Le phénomène, qui pourrait s’aggraver avec les pertes de revenus des Français, ne date pas d’hier. Actuellement, ce sont 3,6 millions de personnes qui sont reconnues en situation de fragilité bancaire (incidents de paiement répétés ou surendettement). Selon le socialiste Rémi Féraud, les frais bancaires « maintiennent la tête sous l’eau de ceux qui sont déjà en difficulté », puisqu’un foyer en difficulté sur cinq est prélevé à hauteur de 500 euros par an au total. Avec ses collègues, il estime que les engagements du gouvernement, après concertation avec le secteur bancaire, n’ont « pas toujours été suivis d’effets ». « La bonne volonté du gouvernement est moins grande que la mauvaise volonté des banques », a comparé le sénateur de Paris.

« Il n’y a pas besoin de passer par la contrainte législative », répond la ministre

Pour la sénatrice PS de l’Oise Laurence Rossignol, l’essentiel du texte était donc avant tout de « rendre effectifs » les engagements pris par les ministres successifs de l’Économie, et à les graver dans le marbre de la loi. « Tous ces débats ne visent qu’à une chose : ne pas légiférer ».

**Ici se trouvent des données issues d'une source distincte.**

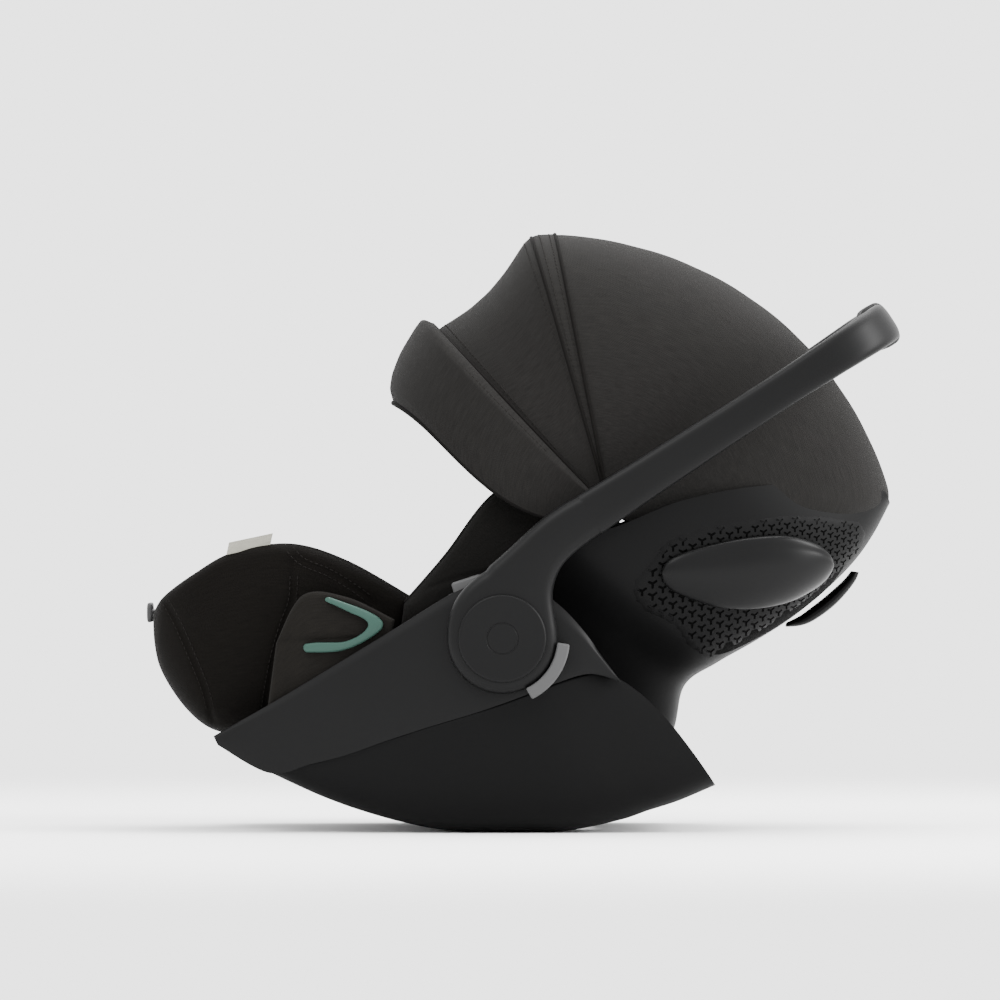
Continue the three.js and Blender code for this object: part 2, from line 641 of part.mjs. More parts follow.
// A point of the canopy: its angle about the axis, and its place over the arch from side to side.
function onCanopy(angle, over, radius, half, spread = 0) {
  const a = Math.PI * over
  const out = radius * Math.sin(a) ** archPower
  const y = -half * Math.sign(Math.cos(a)) * Math.abs(Math.cos(a)) ** archPower
  const turn = rad(angle + spread * (1 - out / radius))
  return [canopyAxis.x + out * Math.cos(turn), y, canopyAxis.z + out * Math.sin(turn)]
}
function canopyPanel(radii, from, to, columns, half, sheet, spread = () => 0) {
  const face = (offset) =>
    Array.from({ length: columns + 1 }, (_, i) => {
      const angle = lerp(from, to, i / columns)
      const radius = ramp(radii, angle) - offset
      return Array.from({ length: 19 }, (_, j) =>
        onCanopy(angle, lerp(archStart, 1 - archStart, j / 18), radius, half - offset, spread(angle)))
    })
  return plate(face(0), face(sheet))
}
const canopyNest = canopySheet + bowSheet + 3 * RUN // one panel and its bow fold outside the next
add('canopy_visor', canopyPanel(visorRadii, 134.2, 153.5, 5, canopyHalf + canopyNest, canopySheet,
  (angle) => 24 * Math.max(0, (angle - 134) / 19.5)), canopyFabric)
add('canopy_front_panel', canopyPanel(frontRadii, 101.6, 132.2, 8, canopyHalf, canopySheet), canopyFabric)
const rearHalf = canopyHalf - canopyNest
add('canopy_rear_panel', canopyPanel(rearRadii, 12, 100.6, 10, rearHalf, canopySheet), canopyFabric)

// The bows are thin arches under the front of each sheet, down to the pivots.
const bowUnder = canopySheet + 1.6
function bowArch(angle, radius, half) {
  const face = (offset) =>
    [-1, 0, 1].map((turn) => Array.from({ length: 25 }, (_, j) =>
      onCanopy(angle + 1.4 * turn, lerp(0.004, 0.996, j / 24), radius - offset, half - offset)))
  return plate(face(0), face(bowSheet))
}
const visorBowAngle = 137
const midBowAngle = 103.6
add('canopy_visor_bow', bowArch(visorBowAngle, ramp(visorRadii, visorBowAngle) - bowUnder,
  canopyHalf + canopyNest - bowUnder), steel)
add('canopy_mid_bow', bowArch(midBowAngle, frontRadii[0][1] - bowUnder,
  canopyHalf - bowUnder), steel)

for (const [hand, side] of sides) {
  const { half, foot, near, thick } = bracket
  const upright = box(canopyAxis.x - half, canopyAxis.x + half, near, near + thick, foot, canopyAxis.z)
  const shoeFar = shellHalf - shellWall - 4
  const shoe = box(canopyAxis.x - half, canopyAxis.x + half, near, shoeFar, foot, foot + 7)
  const eye = disc(canopyAxis.x, canopyAxis.z, half, near, near + thick, 1, 20)
  const body = joined(upright, shoe, eye)
  add(`canopy_pivot_${hand}`, side > 0 ? body : mirrored(body.scale(1, -1, 1)), darkPlastic)
}

export default seat
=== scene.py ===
"""Infant car seat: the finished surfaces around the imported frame.

Lengths are in millimetres until a mesh is made, where MM turns them into metres. +X runs to the head
end, -Y is the seat's left-hand side and +Z is up.
"""
import math

import bmesh
import bpy
import numpy as np
from mathutils import Matrix, Vector


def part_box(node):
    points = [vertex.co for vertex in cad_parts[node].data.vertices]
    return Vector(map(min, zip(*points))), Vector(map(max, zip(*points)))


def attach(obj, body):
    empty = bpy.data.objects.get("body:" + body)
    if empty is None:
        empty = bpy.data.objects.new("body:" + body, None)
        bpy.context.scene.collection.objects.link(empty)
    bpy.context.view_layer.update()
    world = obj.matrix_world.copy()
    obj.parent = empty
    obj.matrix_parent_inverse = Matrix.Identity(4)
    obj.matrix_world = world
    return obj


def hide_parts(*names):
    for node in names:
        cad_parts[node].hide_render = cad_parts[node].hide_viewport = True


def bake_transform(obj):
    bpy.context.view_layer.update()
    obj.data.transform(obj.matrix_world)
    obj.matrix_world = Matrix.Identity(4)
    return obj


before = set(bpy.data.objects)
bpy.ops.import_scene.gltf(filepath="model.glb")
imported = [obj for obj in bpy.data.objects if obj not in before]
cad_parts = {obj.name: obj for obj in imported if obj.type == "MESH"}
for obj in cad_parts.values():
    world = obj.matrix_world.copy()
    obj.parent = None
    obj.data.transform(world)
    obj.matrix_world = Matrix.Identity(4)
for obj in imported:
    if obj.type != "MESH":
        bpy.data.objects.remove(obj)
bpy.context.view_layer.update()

MM = 0.001
SIDES = (("left", -1), ("right", 1))


# ---- Camera and light ----------------------------------------------------------------------------

CAMERA_DISTANCE = 10.0
LOOK_AT_X, LOOK_AT_Z = -0.0189, 0.3013
VIEW_WIDTH = 0.92
SENSOR = 36.0


def aim(thing, target):
    """Turns an object so that its -Z looks at the target."""
    way = Vector(target) - thing.location
    thing.rotation_euler = way.to_track_quat("-Z", "Y").to_euler()


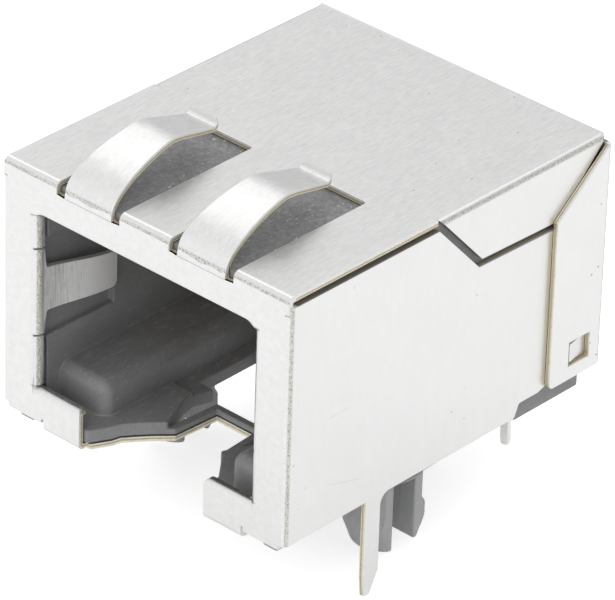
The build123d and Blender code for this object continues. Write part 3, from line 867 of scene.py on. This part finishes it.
def set_camera(look):
    """The camera on its line through the aim point, tilted a little about that line."""
    turn, rise = look.azimuth, look.elevation
    back = Vector((
        math.sin(turn) * math.cos(rise), -math.cos(turn) * math.cos(rise), math.sin(rise)))
    level = Vector((math.cos(turn), math.sin(turn), 0.0))
    up = back.cross(level)
    right = level * math.cos(look.roll) + up * math.sin(look.roll)
    up = up * math.cos(look.roll) - level * math.sin(look.roll)
    axes = Matrix((right, up, back)).transposed()
    camera = bpy.data.cameras.new("camera")
    camera.lens = look.lens
    camera.clip_start = look.distance / 100
    camera.clip_end = look.distance * 100
    holder = bpy.data.objects.new("camera", camera)
    holder.matrix_world = Matrix.Translation(Vector(look.aim) + back * look.distance) @ axes.to_4x4()
    bpy.context.scene.collection.objects.link(holder)
    bpy.context.scene.camera = holder


# ---------------------------------------------------------------- panel

class ConnectorPanel(bpy.types.Panel):
    """Lists the steps that finish the connector, with their settings."""

    bl_idname = "VIEW3D_PT_connector"
    bl_label = "Ethernet connector"
    bl_space_type = "VIEW_3D"
    bl_region_type = "UI"
    bl_category = "Connector"

    def draw(self, context):
        scene = context.scene
        groups = (
            (scene.connector_shield, (ShieldOperator,)),
            (scene.connector_moulding, (HousingOperator, InsertOperator)),
            (scene.connector_contact, (ContactsOperator,)),
            (scene.connector_stage, (StageOperator,)),
        )
        for settings, steps in groups:
            box = self.layout.box()
            for step in steps:
                box.operator(step.bl_idname)
            for name in type(settings).__annotations__:
                box.prop(settings, name)


CLASSES = (
    ShieldSettings,
    MouldingSettings,
    ContactSettings,
    StageSettings,
    ShieldOperator,
    HousingOperator,
    InsertOperator,
    ContactsOperator,
    StageOperator,
    ConnectorPanel,
)
SETTINGS = {
    "connector_shield": ShieldSettings,
    "connector_moulding": MouldingSettings,
    "connector_contact": ContactSettings,
    "connector_stage": StageSettings,
}


def register():
    """Adds the classes and gives the scene their settings."""
    for each in CLASSES:
        bpy.utils.register_class(each)
    for name, group in SETTINGS.items():
        setattr(bpy.types.Scene, name, PointerProperty(type=group))


def unregister():
    """Takes the settings and the classes away again."""
    for name in SETTINGS:
        delattr(bpy.types.Scene, name)
    for each in reversed(CLASSES):
        bpy.utils.unregister_class(each)


def main():
    """Runs every step in order."""
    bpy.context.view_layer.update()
    register()
    bpy.ops.connector.shield()
    bpy.ops.connector.housing()
    bpy.ops.connector.insert()
    bpy.ops.connector.contacts()
    bpy.ops.connector.stage()


if __name__ == "__main__":
    main()
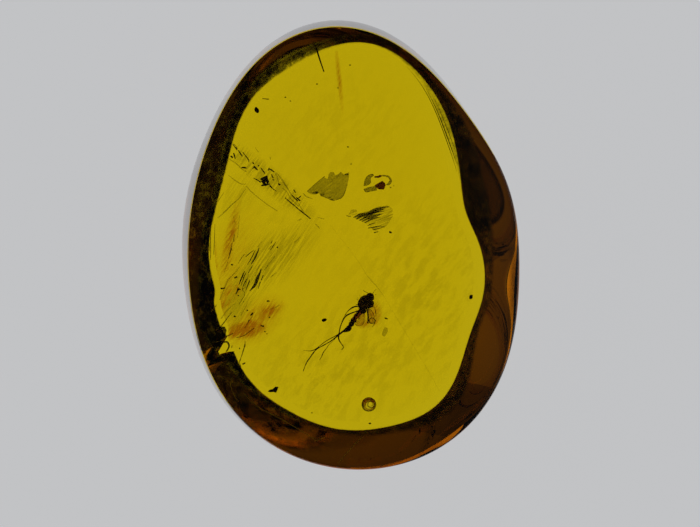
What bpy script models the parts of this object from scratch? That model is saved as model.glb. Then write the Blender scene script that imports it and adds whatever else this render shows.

S’appuyant sur une enquête de la DGCCRF, la secrétaire d’État auprès du ministre de l’Économie et des Finances, Agnès Pannier-Runacher a affirmé, au contraire, que les engagements avaient été « bien respectés ». Le plafonnement des frais à 25 euros par mois (décidé en 2018) s’applique à 3,3 millions de clients, dont un million qui a bénéficié d’une baisse. « Il n’y a pas besoin de passer par la contrainte législative pour parvenir à des résultats concrets et puissants », a-t-elle insisté. Or, pour Laurence Rossignol, il ne s’agit que de chiffres « déclaratifs », communiqués par les établissements bancaires.

Le groupe LR a rejoint la gauche en estimant qu’il est nécessaire de casser « une spirale sans fin » et que ce texte était une « bonne occasion » pour « traduire dans la loi » les engagements obtenus depuis 18 mois, selon Jean-François Husson. « La loi étant moins perméable aux aléas », a-t-il souligné. Le texte a également été jugé « très pertinent » et « de bon sens », par le communiste Éric Bocquet, regrettant toutefois qu’un décret laisse une « marge de manœuvre » entre le secteur bancaire et le gouvernement.

« On va boucher trois trous, et en laisser cinq ou six », regrette Jean-Marc Gabouty

Au groupe RDSE, le sénateur Jean-Marc Gabouty a également soutenu la version corrigée de la proposition de loi, appelant dans le même temps à poursuivre la réflexion pour les très petites entreprises et les artisans, victimes eux aussi de frais pour incidents relativement importants. « On va boucher trois trous, et en laisser cinq ou six. Le système bancaire mériterait un examen plus approfondi », s’est-il exclamé. Agnès Pannier-Runacher a précisé qu’une mission spéciale se penchait sur le sujet des TPE et qu’un rapport serait remis dans les prochains mois.

Dans sa version finale, la proposition de loi a également intégré un amendement pour « renforcer l’information des clients sur le détail et le montant des tarifs d’irrégularités de fonctionnement et d’incidents de paiement ». Un élément qui vient se rajouter à l’autre grand volet de la proposition de loi remaniée, à savoir : la transparence, voulue sur tous les bancs, des éléments servant à identifier une personne en fragilité financière. Ces critères devront être rendus publics et feront l’objet d’une transmission annuelle à l’Observatoire de l'inclusion bancaire.

Moratoire sur les agios : le Sénat vote contre un amendement qu’il avait adopté le 4 mai

Plus encore que la réduction de la portée de leur proposition de loi, c’est le rejet d’un amendement qui a laissé une note amère au groupe PS. Rémi Féraud et Laurence Rossignol ont redéposé leur idée d’exonération, pendant la durée de l’état d’urgence sanitaire, des agios pour les personnes en situation de fragilité financière, ainsi que pour les moins de 25 ans et les allocataires des minima sociaux (RSA, AAH). Retiré par l’Assemblée nationale dans le projet de loi de prorogation de l’état d’urgence sanitaire début mai, l’amendement avait pourtant été adopté à une large majorité au Sénat.

Ce n’était pas le cas ce 28 mai. Pour le rapporteur centriste Michel Canevet, cet amendement n’aurait pas pu être « opérable », en raison de contraintes techniques pesant sur les fichiers et du délai. « Il ne sera pas adopté avant le 10 juillet prochain », a-t-il expliqué, préférant qu’un dialogue soit noué entre le gouvernement et les banques. « Qui peut dire que l’état d’urgence sera levé le 10 juillet ? Nous préférons prévenir que guérir », a répliqué le socialiste Patrick Kanner.